O pior é que não há um dia, um dia sequer, em que o ego do timoneiro não seja massajado na televisão. Até ao fim-de-semana. O homem não tem descanso. Não tem sábados, domingos e feriados. Não vá a sua imagem apologética adormecer no espírito das massas, não vão elas esquecer-se, por um dia que seja, que há primeiro-ministro redentor. Este fim-de-semana foi outro sem igual. Num dia, confessa, num acesso de intimismo que o coloca quase ao mesmo nível humano dos governados, que o homólogo espanhol é o seu “maior amigo”. Haja muitos dentes para mentir – terão pensado os seus verdadeiros amigos, aqueles que nutrem por ele uma prolongada amizade.
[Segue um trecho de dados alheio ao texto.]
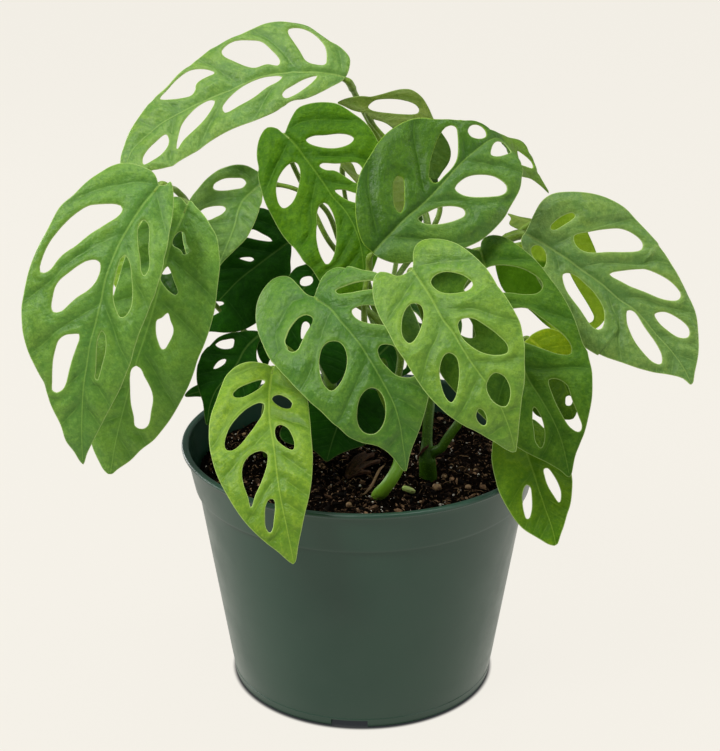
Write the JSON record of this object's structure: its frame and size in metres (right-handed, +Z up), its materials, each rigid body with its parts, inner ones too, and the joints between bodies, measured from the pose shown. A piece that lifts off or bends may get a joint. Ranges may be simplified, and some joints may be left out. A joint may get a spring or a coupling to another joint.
{
  "type": "potted monstera adansonii",
  "caption": "Swiss-cheese vine in a round tapered nursery pot: perforated heart-shaped leaves on long stalks above dark potting mix.",
  "frame": {"origin": "centre of the pot's underside, on the plane the pot stands on", "axes": "+Z up along the pot's axis, -Y towards the side the leaves face, +X to the right seen from there"},
  "size_m": [0.2902, 0.2359, 0.2931],
  "materials": {
    "pot_plastic": "satin moulded nursery pot",
    "potting_mix": "matte bark and peat mix",
    "stem_green": "satin fleshy green stem",
    "petiole_green": "satin fleshy green stalk",
    "leaf_young": "satin leaf, newest and lightest",
    "leaf_light": "satin leaf, light green",
    "leaf_middle": "satin leaf, middle green",
    "leaf_deep": "satin leaf, deep green",
    "leaf_shaded": "satin leaf inside the crown",
    "leaf_backlit": "pale underside of a leaf"
  },
  "bodies": {
    "root": {"pot": "pot_plastic", "soil": "potting_mix", "stem_main": "stem_green", "stem_right": "stem_green", "stem_front": "stem_green", "stem_back": "stem_green", "stem_left": "stem_green", "leaf_01": "leaf_light", "leaf_02": "leaf_light", "leaf_03": "leaf_light", "leaf_04": "leaf_middle", "leaf_05": "leaf_middle", "leaf_06": "leaf_middle", "leaf_07": "leaf_light", "leaf_08": "leaf_backlit", "leaf_09": "leaf_light", "leaf_10": "leaf_young", "leaf_11": "leaf_young", "leaf_12": "leaf_middle", "leaf_13": "leaf_deep", "leaf_14": "leaf_deep", "leaf_15": "leaf_shaded", "leaf_16": "leaf_shaded", "leaf_17": "leaf_shaded", "leaf_18": "leaf_shaded", "leaf_19": "leaf_shaded", "leaf_20": "leaf_shaded", "leaf_21": "leaf_backlit", "leaf_22": "leaf_deep", "leaf_23": "leaf_backlit", "leaf_24": "leaf_deep", "leaf_25": "leaf_shaded", "leaf_26": "leaf_backlit", "petiole_01": "petiole_green", "petiole_02": "petiole_green", "petiole_03": "petiole_green", "petiole_04": "petiole_green", "petiole_05": "petiole_green", "petiole_06": "petiole_green", "petiole_07": "petiole_green", "petiole_08": "petiole_green", "petiole_09": "petiole_green", "petiole_10": "petiole_green", "petiole_11": "petiole_green", "petiole_12": "petiole_green", "petiole_13": "petiole_green", "petiole_14": "petiole_green", "petiole_15": "petiole_green", "petiole_16": "petiole_green", "petiole_17": "petiole_green", "petiole_18": "petiole_green", "petiole_19": "petiole_green", "petiole_20": "petiole_green", "petiole_21": "petiole_green", "petiole_22": "petiole_green", "petiole_23": "petiole_green", "petiole_24": "petiole_green", "petiole_25": "petiole_green", "petiole_26": "petiole_green"}
  },
  "joints": []
}
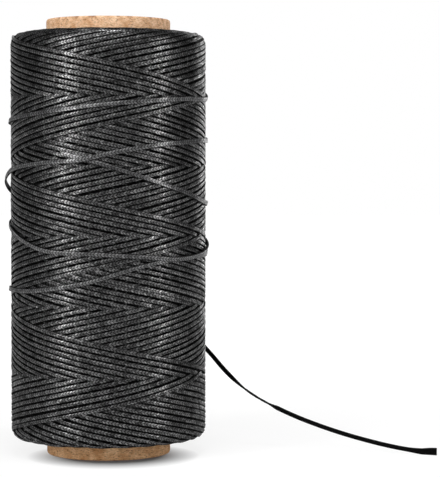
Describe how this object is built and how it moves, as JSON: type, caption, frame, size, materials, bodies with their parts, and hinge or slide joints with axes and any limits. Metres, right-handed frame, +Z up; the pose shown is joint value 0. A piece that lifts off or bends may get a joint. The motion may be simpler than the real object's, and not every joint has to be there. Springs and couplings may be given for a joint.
{
  "type": "waxed thread spool",
  "caption": "Cross-wound package of flat braided waxed thread on a plain spiral-wound paper tube, bare at both ends, with its free end lying out to one side.",
  "frame": {"origin": "centre of the tube's bottom end, on the surface that the spool stands on", "axes": "+Z up along the tube; -Y towards the viewer of the front; +X the side on which the free end lies"},
  "size_m": [0.1389, 0.0646, 0.14],
  "materials": {
    "kraft_liner": "uncoated brown kraft paper",
    "core_board": "grey-brown recycled core board, cut ends",
    "kraft_face": "mottled tan kraft paper",
    "packed_thread": "charcoal waxed braid, tightly wound",
    "waxed_thread": "charcoal braided polyester tape with a waxy sheen"
  },
  "bodies": {
    "root": {"liner_ply": "kraft_liner", "body_ply_1": "core_board", "body_ply_2": "core_board", "body_ply_3": "core_board", "body_ply_4": "core_board", "face_ply": "kraft_face", "thread_package": "packed_thread", "thread_outer_layer": "waxed_thread", "thread_last_turns": "waxed_thread", "thread_tail": "waxed_thread"}
  },
  "joints": []
}
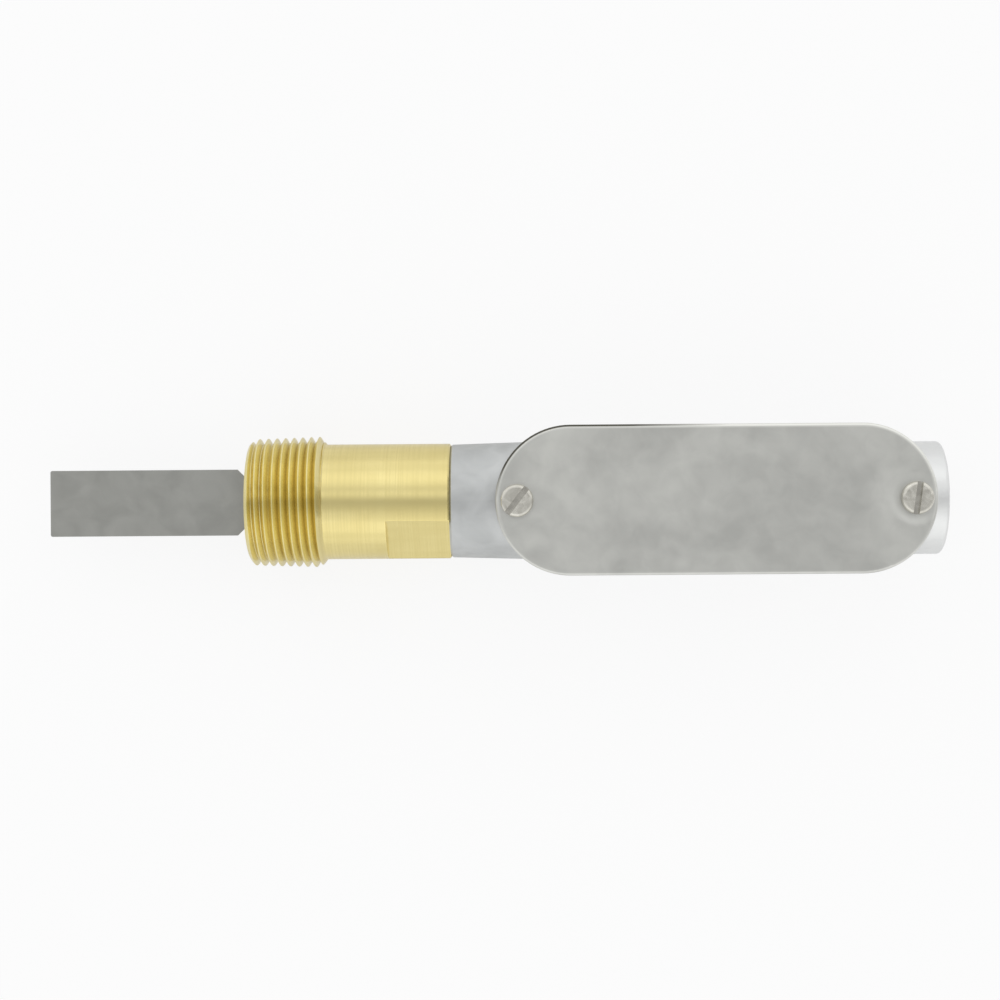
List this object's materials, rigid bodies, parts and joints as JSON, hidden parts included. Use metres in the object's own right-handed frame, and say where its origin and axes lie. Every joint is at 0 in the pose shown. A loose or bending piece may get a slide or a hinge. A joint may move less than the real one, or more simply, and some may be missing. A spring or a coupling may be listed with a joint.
{
  "type": "paddle flow switch",
  "caption": "Magnetically coupled paddle flow switch: a steel vane on a brass pipe-thread body with a cast conduit housing, snap switch and screwed cover.",
  "frame": {"origin": "centre of the process connection's end face, on the pipe thread's axis", "axes": "+X along the pipe thread's axis to the conduit entry, +Z square to the cover, outwards, +Y along the vane's pivot"},
  "size_m": [0.2292, 0.0376, 0.0375],
  "materials": {
    "process_brass": "machined brass, satin",
    "vane_steel": "dull rolled stainless steel",
    "stainless": "turned stainless steel",
    "spring_steel": "drawn spring wire",
    "magnet_ferrite": "ground ferrite",
    "cast_aluminium": "cast and tumbled aluminium",
    "gasket_rubber": "die-cut sheet rubber",
    "cover_steel": "satin stainless sheet",
    "screw_nickel": "nickel-plated steel",
    "zinc_steel": "zinc-plated steel",
    "lever_brass": "stamped brass",
    "terminal_brass": "stamped brass",
    "switch_case_plastic": "black moulded phenolic",
    "switch_lid_plastic": "dark moulded phenolic",
    "plunger_plastic": "red moulded plastic",
    "ground_green": "green dyed zinc plate"
  },
  "bodies": {
    "root": {"process_body": "process_brass", "hinge_yoke": "process_brass", "pivot_pin": "stainless", "return_spring": "spring_steel", "housing": "cast_aluminium", "cover_gasket": "gasket_rubber", "lever_bracket": "zinc_steel", "lever_pin": "stainless", "lever_pin_clips": "spring_steel", "switch_case": "switch_case_plastic", "switch_lid": "switch_lid_plastic", "terminal_common": "terminal_brass", "terminal_normally_open": "terminal_brass", "terminal_normally_closed": "terminal_brass", "terminal_screws": "zinc_steel", "switch_screws": "zinc_steel", "switch_nuts": "zinc_steel", "bracket_screws": "zinc_steel", "ground_washer": "terminal_brass", "ground_screw": "ground_green"},
    "vane_assembly": {"vane_carrier": "stainless", "vane": "vane_steel", "vane_rivets": "stainless", "vane_magnet": "magnet_ferrite"},
    "lever_assembly": {"magnet_lever": "lever_brass", "lever_magnet": "magnet_ferrite"},
    "plunger": {"switch_plunger": "plunger_plastic"},
    "cover": {"cover_plate": "cover_steel", "cover_screws": "screw_nickel"}
  },
  "joints": [
    {"name": "vane_swing", "type": "hinge", "parent": "root", "child": "vane_assembly", "pos_m": [0.013, 0, 0], "axis": [0, 1, 0], "range_deg": [0, 20], "stiffness_Nm_per_rad": 0.02, "springref_deg": -11.46, "deforming": ["return_spring"]},
    {"name": "lever_swing", "type": "hinge", "parent": "root", "child": "lever_assembly", "pos_m": [0.079, 0, -0.0035], "axis": [0, 1, 0], "range_deg": [-4.5, 0]},
    {"name": "plunger_travel", "type": "slide", "parent": "root", "child": "plunger", "axis": [0, 0, 1], "range_m": [0, 0.00125]},
    {"name": "cover_lift", "type": "slide", "parent": "root", "child": "cover", "axis": [0, 0, 1], "range_m": [0, 0.04]}
  ],
  "couplings": [
    {"joint": "lever_swing", "follows": "vane_swing", "ratio": -0.225},
    {"joint": "plunger_travel", "follows": "vane_swing", "m_per_rad": 0.003484}
  ]
}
Mais uma cimeira – ibérica –, mais um tijolo para o imenso culto de personalidade. Em muito feito da convivência com os “líderes mundiais”, cuja grandeza alimenta a sua própria grandeza, por efeito de contágio. Espantosamente, o timoneiro terá confundido a natureza da cimeira. Pensava-se que era a cimeira ibérica, reunindo delegações dos governos dos dois países da península. Afinal terá sido uma cimeira da internacional socialista, delegação ibérica. O homem esqueceu que estava ali na função de primeiro-ministro e descaiu-se no apoio ao seu homólogo, da mesma cor ideológica, que já está em campanha eleitoral. São comoventes estas fidelidades partidárias, só possíveis entre a ternurenta internacional socialista. Como comovente foi ver a imodéstia do timoneiro da nação ao oferecer os préstimos ao homólogo, caso fosse preciso para o levar até a nova vitória nas urnas. Há gente que faz de si uma imagem muito maior do que a revelada pelo espelho.
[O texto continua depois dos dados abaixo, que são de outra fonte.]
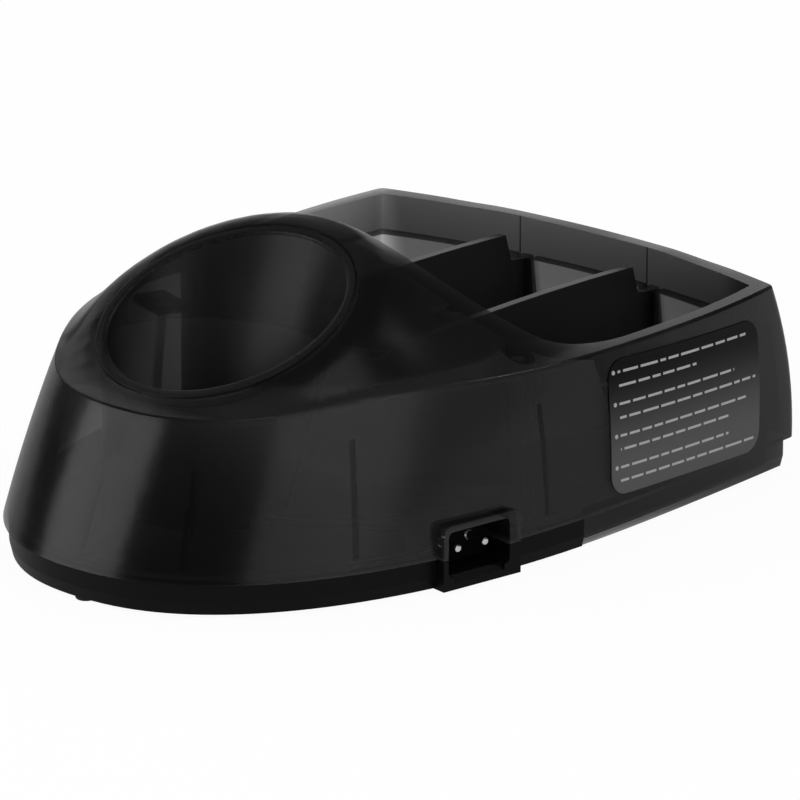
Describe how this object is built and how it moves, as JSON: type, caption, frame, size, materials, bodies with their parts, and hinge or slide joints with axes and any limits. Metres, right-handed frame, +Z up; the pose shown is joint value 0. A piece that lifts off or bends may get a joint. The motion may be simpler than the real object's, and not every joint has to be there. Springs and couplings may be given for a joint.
{
  "type": "clipper charging stand",
  "caption": "Desk stand with a tilted pocket that holds and charges a hair clipper, and a divided tray for its comb attachments.",
  "frame": {"origin": "middle of the outer box, on the table under the feet", "axes": "+Z up, +Y from the nose with the clipper pocket to the comb tray, +X to the side with the charger inlet"},
  "size_m": [0.1072, 0.1516, 0.0576],
  "materials": {
    "smoked_shell": "smoked see-through moulding, polished",
    "smoked_cup": "smoked see-through moulding, polished",
    "black_base": "fine moulded grain",
    "divider_plastic": "satin",
    "label": "printed film",
    "black_insert": "fine grain",
    "plated_pin": "nickel plated",
    "contact_metal": "nickel plated",
    "spring_steel": "drawn wire",
    "brass": "stamped strip",
    "lead_cover": "wire insulation",
    "screw_steel": "zinc plated",
    "rubber": "soft, matt"
  },
  "bodies": {
    "root": {"upper_housing": "smoked_shell", "pocket_liner": "smoked_cup", "base_cover": "black_base", "left_divider": "divider_plastic", "right_divider": "divider_plastic", "side_label": "label", "inlet_insert": "black_insert", "inlet_pin_front": "plated_pin", "inlet_pin_rear": "plated_pin", "contact_block": "black_insert", "contact_spring_left": "spring_steel", "contact_spring_right": "spring_steel", "terminal_left": "brass", "terminal_right": "brass", "lead_left": "lead_cover", "lead_right": "lead_cover", "housing_screws": "screw_steel", "block_screws": "screw_steel", "rubber_feet": "rubber"},
    "contact_left": {"contact_pin_left": "contact_metal"},
    "contact_right": {"contact_pin_right": "contact_metal"}
  },
  "joints": [
    {"name": "contact_left_press", "type": "slide", "parent": "root", "child": "contact_left", "axis": [0, 0, -1], "range_m": [0, 0.0015], "stiffness_N_per_m": 200, "springref_m": -0.0005, "deforming": ["contact_spring_left"]},
    {"name": "contact_right_press", "type": "slide", "parent": "root", "child": "contact_right", "axis": [0, 0, -1], "range_m": [0, 0.0015], "stiffness_N_per_m": 200, "springref_m": -0.0005, "deforming": ["contact_spring_right"]}
  ]
}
Domingo, Viana do Castelo. Ia inaugurar uma biblioteca municipal. Madrugou para participar na mini-maratona local. Veio mesmo a talho de foice. Afinal o patarata do líder do maior partido da oposição estava enganado no diagnóstico recente: falsas as acusações de que o senhor primeiro-ministro só chama as câmaras de televisão quando faz jogging além fronteiras. As câmaras também são convocadas para jogging em terras pátrias. Para pateta, pateta e meio.
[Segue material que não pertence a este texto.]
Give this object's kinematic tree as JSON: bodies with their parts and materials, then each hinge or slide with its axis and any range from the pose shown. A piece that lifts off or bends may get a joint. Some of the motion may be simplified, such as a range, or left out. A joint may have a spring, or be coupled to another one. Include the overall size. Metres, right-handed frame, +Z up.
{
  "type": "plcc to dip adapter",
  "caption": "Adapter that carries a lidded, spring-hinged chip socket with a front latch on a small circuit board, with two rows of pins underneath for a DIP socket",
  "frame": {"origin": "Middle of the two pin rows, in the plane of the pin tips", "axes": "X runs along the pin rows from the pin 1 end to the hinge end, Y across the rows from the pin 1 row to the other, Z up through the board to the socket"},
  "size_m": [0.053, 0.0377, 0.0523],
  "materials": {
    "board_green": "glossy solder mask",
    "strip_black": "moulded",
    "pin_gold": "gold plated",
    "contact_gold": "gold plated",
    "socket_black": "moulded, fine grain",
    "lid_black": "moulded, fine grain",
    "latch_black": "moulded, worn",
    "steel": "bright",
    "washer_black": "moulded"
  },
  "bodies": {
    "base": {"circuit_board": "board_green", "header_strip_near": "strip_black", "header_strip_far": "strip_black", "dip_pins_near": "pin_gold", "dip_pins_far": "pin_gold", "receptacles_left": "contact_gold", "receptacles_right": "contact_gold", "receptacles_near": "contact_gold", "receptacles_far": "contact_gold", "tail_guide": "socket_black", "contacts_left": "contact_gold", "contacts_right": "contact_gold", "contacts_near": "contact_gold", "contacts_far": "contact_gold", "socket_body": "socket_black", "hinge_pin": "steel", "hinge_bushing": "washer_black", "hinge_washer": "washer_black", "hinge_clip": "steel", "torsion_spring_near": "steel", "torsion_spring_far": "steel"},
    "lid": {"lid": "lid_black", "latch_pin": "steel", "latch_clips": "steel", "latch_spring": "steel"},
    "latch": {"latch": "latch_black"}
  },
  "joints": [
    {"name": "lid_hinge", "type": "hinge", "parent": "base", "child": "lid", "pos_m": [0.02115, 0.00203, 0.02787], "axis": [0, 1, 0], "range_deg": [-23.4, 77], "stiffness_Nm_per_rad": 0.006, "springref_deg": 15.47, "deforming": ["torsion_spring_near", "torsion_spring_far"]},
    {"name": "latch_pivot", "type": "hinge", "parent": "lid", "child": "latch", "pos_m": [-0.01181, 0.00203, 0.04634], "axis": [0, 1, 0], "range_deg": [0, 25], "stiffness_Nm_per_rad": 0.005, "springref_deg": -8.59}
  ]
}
A reportagem da RTP foi do mais encomiástico que vi nos últimos tempos. O homem chegou cedo. O homem envergava o número um – não é significativo, a provar que estou certo quando lhe atribuo o cognome de timoneiro? Aquela prova era apenas um petisco para o homem, que disse, gabarolas, que não foi esforço por aí além, ele que está habituado a correr “uma hora, uma hora e dez, cerca de dez quilómetros”. Ao passo de corrida juntavam-se intermináveis acenos à populaça espalhada pelas ruas para o aplaudir, com entusiasmo.

Cultos de personalidade provocam-me asco. Este não é excepção. O que me incomoda no homem é o tanto asco que me causa. Ele insinua-se, entranha-se, cerca por todo o lado, com o beneplácito da domesticada comunicação social, veículo do culto de personalidade. Para minha sanidade mental, queria prometer que não voltaria a escrever uma linha sobre nefanda personagem. Temo que não consiga cumprir a promessa. E não é que até nisto sou contagiado pelo timoneiro?